Satisfaction de la découverte et satisfaction de l’exécution. On considère souvent Pacini comme un musicien qui pour exister s’est baigné dans la lumière de Rossini, et lui-même reconnaît, dans ses Mémoires, avoir cherché le succès en s’inspirant des procédés qui faisaient la réputation et la fortune de l’Astre. Or on découvre, à l’écoute de l’œuvre, que si tel air ou tel chœur en portent l’empreinte, pour l’essentiel la musique sonne souvent comme du Bellini, et on se prend, à l’aide de la chronologie, à se demander non pas si mais quand et combien de fois l’auteur de Norma a pu entendre Gli Arabi nelle Gallie, tant les timbres, les couleurs et les courbes mélodiques de Pacini ramènent à lui. Giuseppina Mascari attire l’attention sur la manière dont le compositeur s’écarte de Rossini dans les airs, en séparant nettement l’entrée déclamée et la partie chantée où l’émotion est soutenue par les arpèges à l’orchestre, comme on peut l’entendre dans la cavatine de Leodato au premier acte et dans l’air d’Ezilda au deuxième. A l’écoute, le chœur d’entrée saisit par son ampleur, composé d’hommes et de femmes en groupes divers, qui expriment leur détresse et leur effroi, auxquels le barde s’efforce de redonner du courage. En tout le chœur intervient à huit reprises, sujets d’Ezilda, soldats chrétiens, guerriers arabes, moniales, chacun est caractérisé par les émotions exprimées. Récitatifs secs habités par l’excellent Paolo Raffo, musique de scène enregistrée mais parfaitement synchronisée pour restituer les effets de spatialisation et donner à entendre l’arrivée de l’armée arabe, orgue pour accompagner le prière d’Ezilda, l’introduction au violoncelle et au cor anglais du duo entre Ezilda et Agobar, les courbes mélodiques répétées qui imprègnent et qu’on est prêt à reprendre, sans oublier les coloratures et ornements à la fois hédonistes et expressifs, on a bien du plaisir à écouter cette musique !
© Rossini in Wildbad
Aussi exprimerons-nous d’abord une reconnaissance globale pour tous ceux qui ont participé à la réalisation de ce projet, au premier rang desquels Marco Alibrando. Sa direction précise et sensible a ressuscité pour nous le souffle d’une oeuvre que ses qualités redécouvertes devraient réintégrer au répertoire. Sans doute est-elle exigeante, pour les chœurs, nous l’avons dit, et pour les solistes, en particulier le quatuor formé par Gondaïr, Leodato, Ezilda et Agobar. Le premier, investi du rôle de survivant de la classe des druides, à la fois poète et guide, est le dépositaire de secrets et contribue par son influence à rassurer le peuple inquiet même s’il n’a pas d’air à proprement parler. Le baryton-basse Roberto Lorenzi impressionne à la fois par sa haute taille et par la projection d’une voix bien timbrée dont l’énergie, liée à l’expressivité de la musique, annonce celle des barytons Verdi.

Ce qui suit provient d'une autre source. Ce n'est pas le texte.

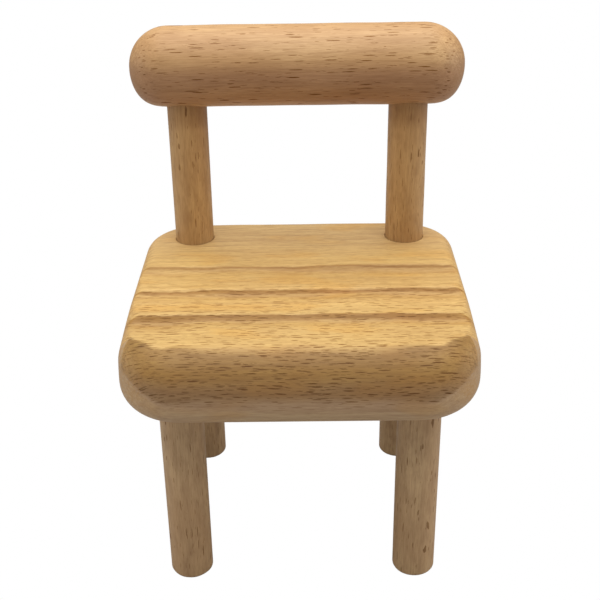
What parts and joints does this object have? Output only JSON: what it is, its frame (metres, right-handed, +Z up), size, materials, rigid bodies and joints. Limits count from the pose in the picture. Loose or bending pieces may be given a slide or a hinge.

Le rôle en travesti du général malchanceux et si contrit d’avoir perdu alors qu’il avait promis la victoire, et qu’il espérait, grâce à ce triomphe personnel, obtenir enfin l’amour d’Ezilda, pour qui il soupire ardemment mais sans trop oser le lui dire, et elle ne l’aide pas car elle semble ne rien comprendre à ses ébauches de déclaration – la scène pourrait être comique, n’était le contexte dramatique – est défendu par Diana Haller . Elle s’est emparée avec détermination du personnage et elle fait un sort à sa cavatine d’entrée, à ses duos avec Ezilda et Agobar et au trio avec Ezilda et Gondaïr, égale à elle-même dans l’étendue de sa voix, sa maîtrise technique, sa vigueur et sa capacité à transmettre les états d’âme de ce malchanceux général. Serena Farnocchia incarne celle pour qui il soupire en vain, la princesse qui a eu le malheur de perdre celui qu’elle aimait, qui depuis l’attaque de son domaine intercède en faveur du peuple pour lequel elle prie dans le monastère où elle s’est réfugiée. Revoir celui qu’elle aimait, qu’elle croyait mort, en renégat dont la puissance militaire la menace libère en elle une houle de sentiments contrastés où les souvenirs du passé sont combattus par la réalité présente. C’est ce tumulte intérieur que la musique reflète et que Serena Farnocchia exprime avec toutes les ressources de sa longue voix et sa maîtrise virtuose des figures de style du belcanto, de l’imploration caressante à l’évocation nostalgique en passant par les éclats de l’émotion. Quant au rôle à la tessiture si éprouvante d’Agobar, qui impose sauts d’octave et agilités enchaînées à des cadences vertigineuses, tout en réclamant une sensibilité certaine pour exprimer le mélange complexe de nostalgie, de ressentiment et d’apaisement au bout duquel le personnage, venu pour faire un massacre et tout détruire, repartirait si un adjoint furieux d’un abandon qu’il assimile à une trahison ne le poignardait, c’est Michele Angelini qui relève le défi, avec le panache qu’on lui connaît, sans éluder les risques qu’il assume crânement. Dans le rôle de ses deux adjoints, l’ami et le conjuré, Francesco Lucii et Francesco Bossi, deux élèves de l’Académie, figurent dignement auprès de leurs aînés dans la carrière. Quant à l’abbesse, le rôle donne à Camilla Carol Farias l’occasion de faire entendre une voix pleine et bien posée.
Tous, solistes, choristes et musiciens de la Philharmonie de Cracovie, ont été longuement ovationnés par un public manifestement ravi. Espérons que l’enregistrement réalisé permettra de retrouver le plaisir de la découverte, que les auditeurs de la radio bavaroise ont pu connaître ce samedi 22 juillet.